The Briar Patch:  Thorny Challenges for Directors
“Policy Fatigue” and Common Sense
Vic Pantesco, Ph.D.
 
The Thorn
Even if you are sitting in private, raise your hand if you have been swimming in a rising sea of policies and VicPantescoprocedures.  On our campus I referred to  this “policy fatigue” in the faculty senate, on which I have sat for 7 years.  Before the electronic age, a professor of mine quipped that if there were such thing as reincarnation, he wanted to come back as a paper salesman to a large academic institution.  At a team meeting in an addiction hospital in the late 1990’s, a staff member displayed the entire record of a patient discharged in 1970 after the 28 days of treatment.  It was one page.  It had one sentence in the treatment plan line (yes, “line,” not section):  “patient was advised to not drink and go to AA meetings.” 
Things have changed.
The Policy Manual in our clinic has, I am sorry to say, bloated to match – well not quite – APA site visit documents.  HIPAA and numerous other policy and procedure gardens make for challenges to one’s sense of balance if not wellbeing.  They are attached to us as socks just a wee bit too tight: they don’t give you blisters but you look forward to the slippers at night.  And if you happen to have a student clinician cohort more reliant upon, and vigilant about your adherence to, all the policies at the dotted “i” level, it can as Huck Finn said, “make it warm for ‘ya.”

To Ease the Pain
I think it comes down to how we balance the ethical as well as cover-your-back elements here.  There are indeed a few times in the year, especially the beginning, when a student may arrive at one of our doors in high dudgeon about how something wasn’t made clear to them.  I have practiced how to keep my ears from bleeding in such moments when the trusty hefty policy manual clearly states.  If only they had read.  So, one tool here is to indeed make the manual as comprehensive and clear as possible,- labor intensity notwithstanding.
Another tool I am considering:  a sign on my door:  “Do Not Enter – Unless You have Read the Manual.”  I doubt I will do it, but isn’t just the thought its own anodyne?

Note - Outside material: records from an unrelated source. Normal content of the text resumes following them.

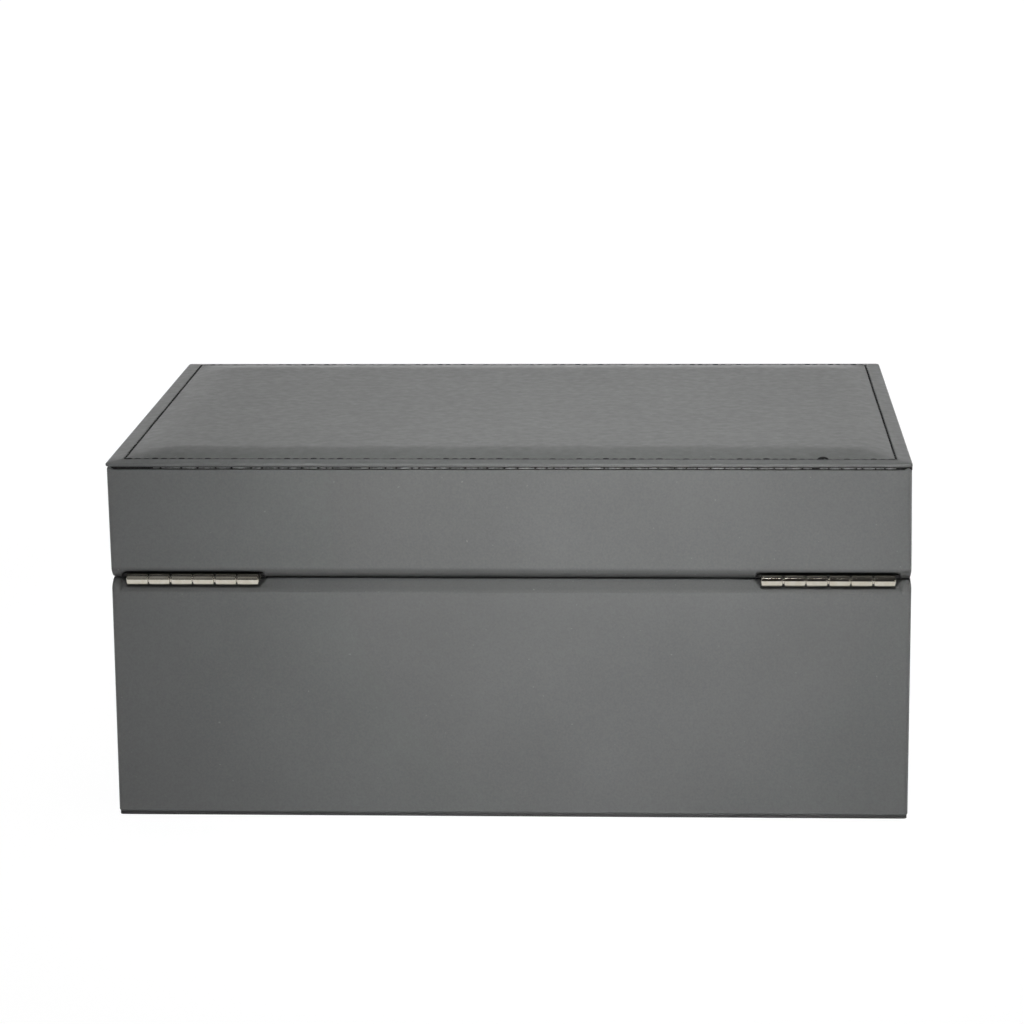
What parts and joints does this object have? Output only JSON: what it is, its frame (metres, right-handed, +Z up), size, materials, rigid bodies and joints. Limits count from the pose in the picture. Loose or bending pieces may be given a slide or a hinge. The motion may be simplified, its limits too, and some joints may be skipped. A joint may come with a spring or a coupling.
{
  "type": "jewelry box",
  "caption": "Hinged jewelry box in grey leatherette with a padded lid, a mirror inside, lift-out trays with ring rolls and a small key lock.",
  "frame": {"origin": "on the table, under the middle of the closed box with its hinges and lock", "axes": "+X along the width to the right as seen from the front, +Y towards the hinges, +Z up"},
  "size_m": [0.3006, 0.2238, 0.139],
  "materials": {
    "leatherette": "fine matte grain",
    "board": "raw fibreboard",
    "card": "grey card",
    "foam": "soft foam",
    "underside": "flocked",
    "velvet": "short pile",
    "ribbon": "satin",
    "mirror_glass": "polished",
    "nickel": "polished nickel"
  },
  "bodies": {
    "base": {"underside_sheet": "underside", "base_front_board": "board", "base_back_board": "board", "base_left_board": "board", "base_right_board": "board", "base_floor_board": "board", "base_leather": "leatherette", "base_wall_lining": "velvet", "base_floor_lining": "velvet", "left_tray_ledge": "velvet", "right_tray_ledge": "velvet", "base_long_divider": "velvet", "base_cross_divider": "velvet", "left_hinge_base_leaf": "nickel", "right_hinge_base_leaf": "nickel", "left_hinge_pin": "nickel", "right_hinge_pin": "nickel", "hinge_base_screws": "nickel", "lock_case": "nickel", "lock_bezel": "nickel", "lock_screws": "nickel"},
    "lid": {"lid_front_board": "board", "lid_back_board": "board", "lid_left_board": "board", "lid_right_board": "board", "lid_top_board": "board", "lid_leather": "leatherette", "lid_wall_lining": "velvet", "mirror_frame": "velvet", "mirror": "mirror_glass", "top_card": "card", "top_foam": "foam", "top_leather": "leatherette", "left_hinge_lid_leaf": "nickel", "right_hinge_lid_leaf": "nickel", "hinge_lid_screws": "nickel", "lock_keeper": "nickel", "keeper_screws": "nickel"},
    "lower_tray": {"lower_tray_floor": "velvet", "lower_tray_walls": "velvet", "lower_tray_long_divider": "velvet", "lower_tray_cross_dividers": "velvet", "lower_tray_pulls": "ribbon"},
    "upper_tray": {"upper_tray_floor": "velvet", "upper_tray_walls": "velvet", "upper_tray_long_divider": "velvet", "upper_tray_cross_dividers": "velvet", "upper_tray_pulls": "ribbon", "ring_roll_1": "velvet", "ring_roll_2": "velvet", "ring_roll_3": "velvet", "ring_roll_4": "velvet", "ring_roll_5": "velvet"},
    "lock_plug": {"lock_plug": "nickel"},
    "lock_bolt": {"lock_bolt": "nickel"}
  },
  "joints": [
    {"name": "lid_hinge", "type": "hinge", "parent": "base", "child": "lid", "pos_m": [0, 0.10963, 0.09245], "axis": [-1, 0, 0], "range_deg": [0, 100]},
    {"name": "upper_tray_lift", "type": "slide", "parent": "base", "child": "upper_tray", "axis": [0, 0, 1], "range_m": [0, 0.12]},
    {"name": "lower_tray_lift", "type": "slide", "parent": "base", "child": "lower_tray", "axis": [0, 0, 1], "range_m": [0, 0.06]},
    {"name": "lock_turn", "type": "hinge", "parent": "base", "child": "lock_plug", "pos_m": [0, -0.11038, 0.0787], "axis": [0, -1, 0], "range_deg": [0, 90]},
    {"name": "bolt_slide", "type": "slide", "parent": "base", "child": "lock_bolt", "axis": [1, 0, 0], "range_m": [0, 0.004]}
  ],
  "couplings": [
    {"joint": "upper_tray_lift", "follows": "lid_hinge", "m_per_rad": 0.06875},
    {"joint": "lower_tray_lift", "follows": "lid_hinge", "m_per_rad": 0.03437},
    {"joint": "lock_turn", "follows": "bolt_slide", "rad_per_m": 392.69}
  ]
}
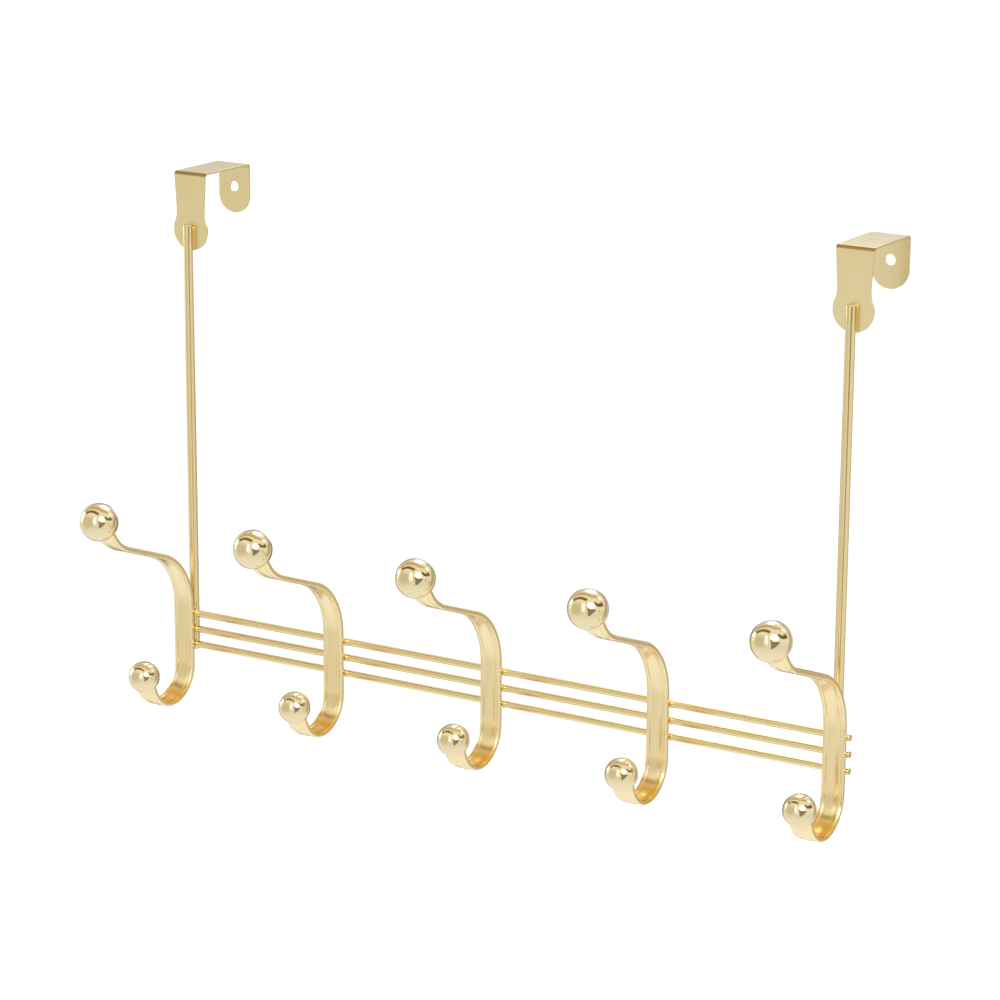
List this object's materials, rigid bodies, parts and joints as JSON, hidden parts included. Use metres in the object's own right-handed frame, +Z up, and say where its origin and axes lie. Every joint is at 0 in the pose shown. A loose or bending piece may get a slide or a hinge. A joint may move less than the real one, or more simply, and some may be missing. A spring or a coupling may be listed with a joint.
{
  "type": "over door hook",
  "caption": "Over-the-door rack: folded sheet brackets carry drop rods and wire rails with double hooks of reeded strap, each ending in a large ball above and a small ball below.",
  "frame": {"origin": "on the door's top edge at the door's front face, midway between the two brackets", "axes": "+X along the rails to the right as seen from the room, +Y through the door away from the room, +Z up"},
  "size_m": [0.4782, 0.1545, 0.3342],
  "materials": {
    "bracket_sheet": "satin plated",
    "rod_wire": "satin plated",
    "hook_strap": "satin plated",
    "polished_ball": "polished"
  },
  "bodies": {
    "root": {"door_bracket_left": "bracket_sheet", "drop_rod_left": "rod_wire", "door_bracket_right": "bracket_sheet", "drop_rod_right": "rod_wire", "rail_wire_top": "rod_wire", "rail_wire_middle": "rod_wire", "rail_wire_bottom": "rod_wire", "hook_strap_1": "hook_strap", "upper_ball_1": "polished_ball", "lower_ball_1": "polished_ball", "hook_strap_2": "hook_strap", "upper_ball_2": "polished_ball", "lower_ball_2": "polished_ball", "hook_strap_3": "hook_strap", "upper_ball_3": "polished_ball", "lower_ball_3": "polished_ball", "hook_strap_4": "hook_strap", "upper_ball_4": "polished_ball", "lower_ball_4": "polished_ball", "hook_strap_5": "hook_strap", "upper_ball_5": "polished_ball", "lower_ball_5": "polished_ball"}
  },
  "joints": []
}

Of course, our trusty weekly team meetings provide constant cultivating of awareness of both the manual and another jewel: common sense.  It’s one of those things we can borrow from Justice Potter’s utterance in the famous Jacobellis case on pornography:  we know it when we see it.  But it’s not only that.  As a director it helps me much when I am able to couple common sense with an awareness that we expect mistakes.  What we cannot abide is the mistake, however, of insisting that a mistake may reside outside the self when it’s just right there in the manual.  If only they had read. 
So, maybe the Director is best resigned to a love – hate relationship with policies and manuals.  It’s like the therapy frame:  your best buddy if created well and articulately presented; a bit of a nightmare if it’s wobbly.